● WHAT TO PRODUCE: Starting at the line that contains "hide_parts(*nodes)", copy every line down to the line that contains "return between(numbered(rows), place)[:, 1:], mine", inclusive, exactly as it stands. Omit all other lines.

BEGIN DATASET RECORDS

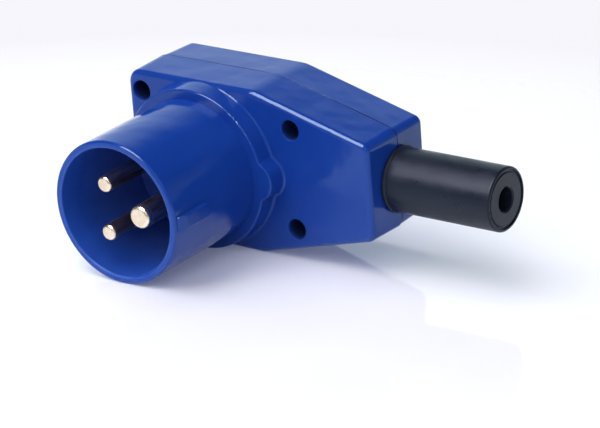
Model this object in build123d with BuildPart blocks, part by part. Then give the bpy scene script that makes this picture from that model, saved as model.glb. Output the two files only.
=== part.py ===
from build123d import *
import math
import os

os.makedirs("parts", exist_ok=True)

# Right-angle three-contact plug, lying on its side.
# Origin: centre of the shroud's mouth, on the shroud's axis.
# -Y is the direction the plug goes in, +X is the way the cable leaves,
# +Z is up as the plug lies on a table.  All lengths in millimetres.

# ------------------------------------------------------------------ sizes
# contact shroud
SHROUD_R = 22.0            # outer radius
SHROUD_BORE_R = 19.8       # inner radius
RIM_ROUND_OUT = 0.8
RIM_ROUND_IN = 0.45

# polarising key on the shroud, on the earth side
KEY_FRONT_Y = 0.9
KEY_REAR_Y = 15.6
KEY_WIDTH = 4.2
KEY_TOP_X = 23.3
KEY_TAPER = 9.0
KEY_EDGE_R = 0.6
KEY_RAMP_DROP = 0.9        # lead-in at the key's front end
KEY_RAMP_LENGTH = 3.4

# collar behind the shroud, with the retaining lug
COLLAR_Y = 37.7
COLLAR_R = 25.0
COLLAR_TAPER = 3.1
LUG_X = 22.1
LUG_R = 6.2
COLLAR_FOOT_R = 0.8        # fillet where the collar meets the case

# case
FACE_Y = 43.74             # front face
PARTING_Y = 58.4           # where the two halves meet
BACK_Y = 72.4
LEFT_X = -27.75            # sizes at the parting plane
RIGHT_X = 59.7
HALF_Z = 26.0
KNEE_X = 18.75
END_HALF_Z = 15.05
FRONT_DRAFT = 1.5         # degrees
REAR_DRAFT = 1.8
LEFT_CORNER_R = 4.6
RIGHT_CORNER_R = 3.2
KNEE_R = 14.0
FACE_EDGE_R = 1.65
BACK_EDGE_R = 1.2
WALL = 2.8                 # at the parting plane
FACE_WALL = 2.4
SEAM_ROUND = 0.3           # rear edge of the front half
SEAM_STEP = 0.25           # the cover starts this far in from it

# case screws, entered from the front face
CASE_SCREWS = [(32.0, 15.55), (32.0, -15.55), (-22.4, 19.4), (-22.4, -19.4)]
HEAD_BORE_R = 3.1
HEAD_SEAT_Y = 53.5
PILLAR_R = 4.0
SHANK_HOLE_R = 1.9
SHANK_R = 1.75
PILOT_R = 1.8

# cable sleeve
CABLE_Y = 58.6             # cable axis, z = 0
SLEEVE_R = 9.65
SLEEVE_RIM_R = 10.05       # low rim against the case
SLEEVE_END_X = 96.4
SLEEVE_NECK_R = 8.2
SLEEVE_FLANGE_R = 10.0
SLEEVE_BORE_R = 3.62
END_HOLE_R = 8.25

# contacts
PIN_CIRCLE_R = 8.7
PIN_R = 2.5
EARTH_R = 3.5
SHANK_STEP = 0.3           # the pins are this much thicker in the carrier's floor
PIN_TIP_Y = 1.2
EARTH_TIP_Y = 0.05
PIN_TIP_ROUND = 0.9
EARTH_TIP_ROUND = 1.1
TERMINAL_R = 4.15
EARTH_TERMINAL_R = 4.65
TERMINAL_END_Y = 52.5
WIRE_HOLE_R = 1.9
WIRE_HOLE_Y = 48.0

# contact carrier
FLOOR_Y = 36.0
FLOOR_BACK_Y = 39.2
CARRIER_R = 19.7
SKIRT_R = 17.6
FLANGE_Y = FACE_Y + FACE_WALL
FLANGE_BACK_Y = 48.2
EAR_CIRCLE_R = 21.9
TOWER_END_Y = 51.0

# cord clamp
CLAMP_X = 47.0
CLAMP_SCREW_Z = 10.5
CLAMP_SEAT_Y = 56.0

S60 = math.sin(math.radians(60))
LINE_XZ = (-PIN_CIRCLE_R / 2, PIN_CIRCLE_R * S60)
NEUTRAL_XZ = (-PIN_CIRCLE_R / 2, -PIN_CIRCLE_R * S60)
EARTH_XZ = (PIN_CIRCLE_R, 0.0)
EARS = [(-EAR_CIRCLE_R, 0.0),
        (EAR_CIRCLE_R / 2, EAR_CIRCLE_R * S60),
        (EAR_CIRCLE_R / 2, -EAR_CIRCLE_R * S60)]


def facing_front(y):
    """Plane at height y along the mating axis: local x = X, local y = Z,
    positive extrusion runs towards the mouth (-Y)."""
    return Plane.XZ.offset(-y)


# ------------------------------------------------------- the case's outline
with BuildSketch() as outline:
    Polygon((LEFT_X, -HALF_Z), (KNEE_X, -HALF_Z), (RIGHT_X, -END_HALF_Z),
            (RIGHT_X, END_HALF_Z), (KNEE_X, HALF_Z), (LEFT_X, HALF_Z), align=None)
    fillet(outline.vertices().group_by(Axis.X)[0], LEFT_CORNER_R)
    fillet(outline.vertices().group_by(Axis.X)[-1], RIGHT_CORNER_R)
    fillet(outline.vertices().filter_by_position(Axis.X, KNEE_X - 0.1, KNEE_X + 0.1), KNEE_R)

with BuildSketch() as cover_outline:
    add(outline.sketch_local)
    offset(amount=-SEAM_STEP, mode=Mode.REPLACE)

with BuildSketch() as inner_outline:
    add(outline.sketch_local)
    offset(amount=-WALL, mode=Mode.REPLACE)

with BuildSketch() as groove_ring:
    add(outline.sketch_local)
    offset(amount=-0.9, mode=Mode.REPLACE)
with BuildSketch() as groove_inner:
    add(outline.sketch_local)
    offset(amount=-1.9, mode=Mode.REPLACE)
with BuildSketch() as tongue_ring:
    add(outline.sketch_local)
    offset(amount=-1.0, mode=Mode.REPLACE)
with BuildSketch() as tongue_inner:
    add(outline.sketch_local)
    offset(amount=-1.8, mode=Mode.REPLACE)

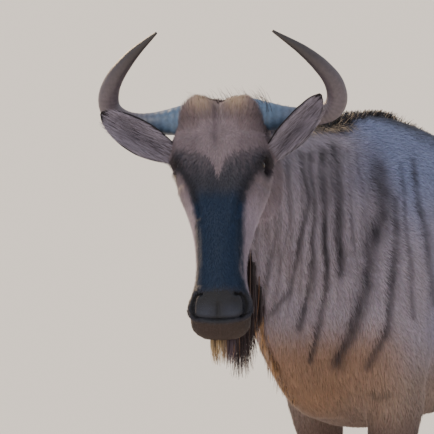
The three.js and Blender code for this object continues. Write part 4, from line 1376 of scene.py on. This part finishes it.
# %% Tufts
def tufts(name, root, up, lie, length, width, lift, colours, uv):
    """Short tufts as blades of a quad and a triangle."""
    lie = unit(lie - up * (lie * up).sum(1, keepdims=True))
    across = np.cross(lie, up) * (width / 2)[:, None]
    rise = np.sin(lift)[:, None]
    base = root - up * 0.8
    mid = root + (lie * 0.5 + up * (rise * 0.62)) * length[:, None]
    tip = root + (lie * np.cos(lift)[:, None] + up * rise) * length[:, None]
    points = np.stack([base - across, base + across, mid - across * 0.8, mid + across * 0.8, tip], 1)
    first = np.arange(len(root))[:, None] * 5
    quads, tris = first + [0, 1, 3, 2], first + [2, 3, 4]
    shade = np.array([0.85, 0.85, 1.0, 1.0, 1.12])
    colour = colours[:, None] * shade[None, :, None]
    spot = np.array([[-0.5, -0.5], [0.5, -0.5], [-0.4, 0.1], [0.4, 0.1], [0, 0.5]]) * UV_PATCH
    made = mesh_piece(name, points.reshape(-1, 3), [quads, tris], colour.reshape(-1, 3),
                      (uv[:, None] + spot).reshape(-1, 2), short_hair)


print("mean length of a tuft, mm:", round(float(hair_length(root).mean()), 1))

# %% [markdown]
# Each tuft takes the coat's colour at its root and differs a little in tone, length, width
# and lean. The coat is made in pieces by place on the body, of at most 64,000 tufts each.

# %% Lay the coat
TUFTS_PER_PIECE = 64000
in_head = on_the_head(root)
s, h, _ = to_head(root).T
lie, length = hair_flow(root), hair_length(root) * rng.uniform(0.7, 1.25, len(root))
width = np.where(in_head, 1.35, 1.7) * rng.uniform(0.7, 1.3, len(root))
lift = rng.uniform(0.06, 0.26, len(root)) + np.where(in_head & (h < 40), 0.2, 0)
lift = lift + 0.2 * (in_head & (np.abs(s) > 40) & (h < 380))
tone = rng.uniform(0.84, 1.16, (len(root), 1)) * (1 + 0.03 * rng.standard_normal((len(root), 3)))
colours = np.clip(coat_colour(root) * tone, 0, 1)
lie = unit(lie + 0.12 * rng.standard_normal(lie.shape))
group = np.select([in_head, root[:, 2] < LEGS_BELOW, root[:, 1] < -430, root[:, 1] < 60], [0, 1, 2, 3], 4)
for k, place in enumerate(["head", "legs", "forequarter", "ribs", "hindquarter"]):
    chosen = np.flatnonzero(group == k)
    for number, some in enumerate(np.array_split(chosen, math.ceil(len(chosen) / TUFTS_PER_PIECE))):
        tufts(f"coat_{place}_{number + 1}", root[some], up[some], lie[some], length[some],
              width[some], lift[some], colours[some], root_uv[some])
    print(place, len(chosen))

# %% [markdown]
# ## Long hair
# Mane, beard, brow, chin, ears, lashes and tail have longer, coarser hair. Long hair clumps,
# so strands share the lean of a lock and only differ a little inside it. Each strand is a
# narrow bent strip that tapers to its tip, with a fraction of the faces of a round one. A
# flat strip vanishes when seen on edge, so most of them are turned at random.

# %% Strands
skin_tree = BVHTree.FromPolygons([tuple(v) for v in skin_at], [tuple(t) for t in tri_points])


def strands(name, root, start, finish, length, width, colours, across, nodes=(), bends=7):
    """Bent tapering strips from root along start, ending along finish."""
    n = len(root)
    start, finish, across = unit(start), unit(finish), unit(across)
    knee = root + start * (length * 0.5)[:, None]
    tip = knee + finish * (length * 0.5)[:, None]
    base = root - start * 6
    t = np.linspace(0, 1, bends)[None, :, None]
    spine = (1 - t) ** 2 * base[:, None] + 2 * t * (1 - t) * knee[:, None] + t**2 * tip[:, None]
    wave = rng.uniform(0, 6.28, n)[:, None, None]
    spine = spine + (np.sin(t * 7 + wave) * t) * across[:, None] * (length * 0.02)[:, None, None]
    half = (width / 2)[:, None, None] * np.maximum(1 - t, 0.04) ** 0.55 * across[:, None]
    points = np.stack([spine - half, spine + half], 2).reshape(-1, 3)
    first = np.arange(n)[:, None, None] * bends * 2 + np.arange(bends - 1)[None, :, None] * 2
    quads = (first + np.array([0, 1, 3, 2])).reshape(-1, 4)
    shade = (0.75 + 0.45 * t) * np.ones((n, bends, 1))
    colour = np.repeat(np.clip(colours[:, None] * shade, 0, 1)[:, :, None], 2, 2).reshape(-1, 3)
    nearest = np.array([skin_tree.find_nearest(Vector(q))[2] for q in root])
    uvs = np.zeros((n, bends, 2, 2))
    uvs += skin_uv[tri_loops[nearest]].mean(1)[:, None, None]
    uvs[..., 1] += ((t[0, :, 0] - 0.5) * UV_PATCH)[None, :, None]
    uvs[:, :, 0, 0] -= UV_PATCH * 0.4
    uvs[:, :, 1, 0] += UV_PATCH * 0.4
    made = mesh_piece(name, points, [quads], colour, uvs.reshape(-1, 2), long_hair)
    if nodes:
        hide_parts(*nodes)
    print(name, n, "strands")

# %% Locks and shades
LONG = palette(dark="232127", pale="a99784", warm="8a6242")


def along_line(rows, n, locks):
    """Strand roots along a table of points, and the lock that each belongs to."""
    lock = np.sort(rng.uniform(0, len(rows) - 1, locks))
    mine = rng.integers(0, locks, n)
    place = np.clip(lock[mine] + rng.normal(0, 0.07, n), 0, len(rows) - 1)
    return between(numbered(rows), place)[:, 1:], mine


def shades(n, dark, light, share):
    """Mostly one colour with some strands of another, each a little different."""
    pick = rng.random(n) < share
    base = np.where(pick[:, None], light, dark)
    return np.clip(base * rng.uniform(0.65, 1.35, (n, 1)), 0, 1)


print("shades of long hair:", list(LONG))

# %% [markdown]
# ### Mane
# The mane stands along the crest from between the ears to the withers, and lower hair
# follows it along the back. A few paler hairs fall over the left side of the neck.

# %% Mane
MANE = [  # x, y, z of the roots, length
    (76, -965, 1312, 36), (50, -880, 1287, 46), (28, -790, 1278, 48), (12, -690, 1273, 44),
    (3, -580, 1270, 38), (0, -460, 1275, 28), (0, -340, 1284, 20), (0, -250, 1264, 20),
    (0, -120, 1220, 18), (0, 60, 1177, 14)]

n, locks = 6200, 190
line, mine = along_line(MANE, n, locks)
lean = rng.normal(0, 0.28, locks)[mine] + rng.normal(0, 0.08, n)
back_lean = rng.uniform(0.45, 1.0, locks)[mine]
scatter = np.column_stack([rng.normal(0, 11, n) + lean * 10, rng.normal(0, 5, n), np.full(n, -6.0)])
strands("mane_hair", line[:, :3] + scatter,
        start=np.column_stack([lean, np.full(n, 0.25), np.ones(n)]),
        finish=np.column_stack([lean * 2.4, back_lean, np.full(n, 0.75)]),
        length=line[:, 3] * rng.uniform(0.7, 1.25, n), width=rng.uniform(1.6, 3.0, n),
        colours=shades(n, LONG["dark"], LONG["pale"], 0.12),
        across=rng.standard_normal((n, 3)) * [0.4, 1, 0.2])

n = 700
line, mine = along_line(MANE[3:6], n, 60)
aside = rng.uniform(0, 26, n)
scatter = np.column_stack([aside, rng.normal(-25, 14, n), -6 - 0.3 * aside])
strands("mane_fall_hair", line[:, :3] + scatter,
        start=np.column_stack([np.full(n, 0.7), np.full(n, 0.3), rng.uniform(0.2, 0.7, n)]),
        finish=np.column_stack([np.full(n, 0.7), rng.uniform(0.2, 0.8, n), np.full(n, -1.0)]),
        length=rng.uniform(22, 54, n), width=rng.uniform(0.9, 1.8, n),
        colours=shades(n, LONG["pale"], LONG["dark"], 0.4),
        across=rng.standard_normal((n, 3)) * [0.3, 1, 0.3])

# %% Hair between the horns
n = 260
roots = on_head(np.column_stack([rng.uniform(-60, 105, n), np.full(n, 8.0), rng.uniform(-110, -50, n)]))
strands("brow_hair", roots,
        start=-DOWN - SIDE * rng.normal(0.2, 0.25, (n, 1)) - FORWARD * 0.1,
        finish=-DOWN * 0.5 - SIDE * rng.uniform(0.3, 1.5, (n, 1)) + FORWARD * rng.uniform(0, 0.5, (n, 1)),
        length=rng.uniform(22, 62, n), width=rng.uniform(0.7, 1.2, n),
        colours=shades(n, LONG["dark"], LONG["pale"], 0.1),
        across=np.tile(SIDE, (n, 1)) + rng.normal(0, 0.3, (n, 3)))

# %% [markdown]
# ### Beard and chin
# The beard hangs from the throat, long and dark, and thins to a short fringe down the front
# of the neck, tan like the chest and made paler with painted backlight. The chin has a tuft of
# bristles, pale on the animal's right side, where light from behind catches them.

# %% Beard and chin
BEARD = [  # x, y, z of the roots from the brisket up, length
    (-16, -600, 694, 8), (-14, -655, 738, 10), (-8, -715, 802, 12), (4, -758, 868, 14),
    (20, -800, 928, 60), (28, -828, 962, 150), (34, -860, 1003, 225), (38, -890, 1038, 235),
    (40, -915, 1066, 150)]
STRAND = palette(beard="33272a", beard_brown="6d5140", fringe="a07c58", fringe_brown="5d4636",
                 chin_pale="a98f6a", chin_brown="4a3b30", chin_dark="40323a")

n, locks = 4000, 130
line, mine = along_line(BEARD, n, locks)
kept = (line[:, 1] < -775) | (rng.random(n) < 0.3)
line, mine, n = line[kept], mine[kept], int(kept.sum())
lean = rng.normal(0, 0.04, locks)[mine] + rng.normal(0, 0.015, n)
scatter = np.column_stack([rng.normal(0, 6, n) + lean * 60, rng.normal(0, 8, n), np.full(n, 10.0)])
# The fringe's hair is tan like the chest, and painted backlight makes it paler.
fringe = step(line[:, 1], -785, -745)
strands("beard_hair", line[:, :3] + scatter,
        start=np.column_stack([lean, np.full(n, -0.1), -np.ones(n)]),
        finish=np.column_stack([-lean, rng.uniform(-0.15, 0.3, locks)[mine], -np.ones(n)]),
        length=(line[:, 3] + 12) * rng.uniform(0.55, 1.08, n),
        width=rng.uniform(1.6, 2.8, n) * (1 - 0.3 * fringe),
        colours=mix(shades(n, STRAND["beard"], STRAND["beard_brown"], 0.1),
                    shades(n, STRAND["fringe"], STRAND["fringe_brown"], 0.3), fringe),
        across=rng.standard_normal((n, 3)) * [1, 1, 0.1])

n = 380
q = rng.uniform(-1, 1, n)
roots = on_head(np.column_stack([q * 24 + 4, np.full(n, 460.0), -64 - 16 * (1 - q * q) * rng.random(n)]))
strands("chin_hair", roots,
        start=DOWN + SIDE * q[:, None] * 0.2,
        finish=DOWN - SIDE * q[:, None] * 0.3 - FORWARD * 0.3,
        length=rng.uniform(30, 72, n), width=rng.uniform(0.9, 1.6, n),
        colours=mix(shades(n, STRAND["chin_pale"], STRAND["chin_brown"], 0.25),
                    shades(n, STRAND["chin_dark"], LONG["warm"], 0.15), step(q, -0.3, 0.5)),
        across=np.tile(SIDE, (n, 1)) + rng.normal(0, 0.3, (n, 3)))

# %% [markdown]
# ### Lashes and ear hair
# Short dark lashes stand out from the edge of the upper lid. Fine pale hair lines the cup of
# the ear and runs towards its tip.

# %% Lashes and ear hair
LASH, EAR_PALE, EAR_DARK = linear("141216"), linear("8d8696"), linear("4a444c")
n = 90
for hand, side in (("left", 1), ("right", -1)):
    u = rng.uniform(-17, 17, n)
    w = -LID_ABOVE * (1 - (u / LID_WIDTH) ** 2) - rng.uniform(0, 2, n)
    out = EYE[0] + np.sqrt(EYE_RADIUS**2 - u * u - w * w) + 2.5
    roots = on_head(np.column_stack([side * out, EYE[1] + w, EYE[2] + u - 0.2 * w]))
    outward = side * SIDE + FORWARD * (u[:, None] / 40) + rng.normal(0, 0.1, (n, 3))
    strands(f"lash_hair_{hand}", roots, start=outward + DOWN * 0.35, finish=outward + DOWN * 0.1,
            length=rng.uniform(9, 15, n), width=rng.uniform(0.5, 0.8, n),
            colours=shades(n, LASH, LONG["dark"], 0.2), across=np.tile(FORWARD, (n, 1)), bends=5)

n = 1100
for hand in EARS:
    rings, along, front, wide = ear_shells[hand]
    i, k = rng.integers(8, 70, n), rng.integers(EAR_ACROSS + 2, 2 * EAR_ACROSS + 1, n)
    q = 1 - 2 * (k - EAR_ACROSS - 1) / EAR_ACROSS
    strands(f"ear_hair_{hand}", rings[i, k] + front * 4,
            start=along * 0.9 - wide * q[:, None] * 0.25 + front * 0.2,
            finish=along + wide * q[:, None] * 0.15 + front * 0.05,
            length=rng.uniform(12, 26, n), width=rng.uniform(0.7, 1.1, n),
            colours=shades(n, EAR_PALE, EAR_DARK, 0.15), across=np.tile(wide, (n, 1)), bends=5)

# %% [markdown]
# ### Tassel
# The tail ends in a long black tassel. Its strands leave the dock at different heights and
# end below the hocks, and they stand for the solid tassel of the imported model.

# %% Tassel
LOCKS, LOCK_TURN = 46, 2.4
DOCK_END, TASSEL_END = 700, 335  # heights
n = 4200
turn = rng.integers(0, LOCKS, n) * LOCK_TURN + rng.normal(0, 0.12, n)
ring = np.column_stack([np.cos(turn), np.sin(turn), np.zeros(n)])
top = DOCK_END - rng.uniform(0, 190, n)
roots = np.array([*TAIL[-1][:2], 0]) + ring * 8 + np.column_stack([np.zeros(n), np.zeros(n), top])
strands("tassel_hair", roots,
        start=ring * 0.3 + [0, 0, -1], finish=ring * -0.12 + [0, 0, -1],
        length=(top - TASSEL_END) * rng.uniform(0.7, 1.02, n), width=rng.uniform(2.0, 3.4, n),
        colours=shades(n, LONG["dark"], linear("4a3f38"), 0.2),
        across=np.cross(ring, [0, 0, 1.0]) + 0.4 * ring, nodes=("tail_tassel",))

END DATASET RECORDS

● COMPLETE ANSWER:
        hide_parts(*nodes)
    print(name, n, "strands")

# %% Locks and shades
LONG = palette(dark="232127", pale="a99784", warm="8a6242")


def along_line(rows, n, locks):
    """Strand roots along a table of points, and the lock that each belongs to."""
    lock = np.sort(rng.uniform(0, len(rows) - 1, locks))
    mine = rng.integers(0, locks, n)
    place = np.clip(lock[mine] + rng.normal(0, 0.07, n), 0, len(rows) - 1)
    return between(numbered(rows), place)[:, 1:], mine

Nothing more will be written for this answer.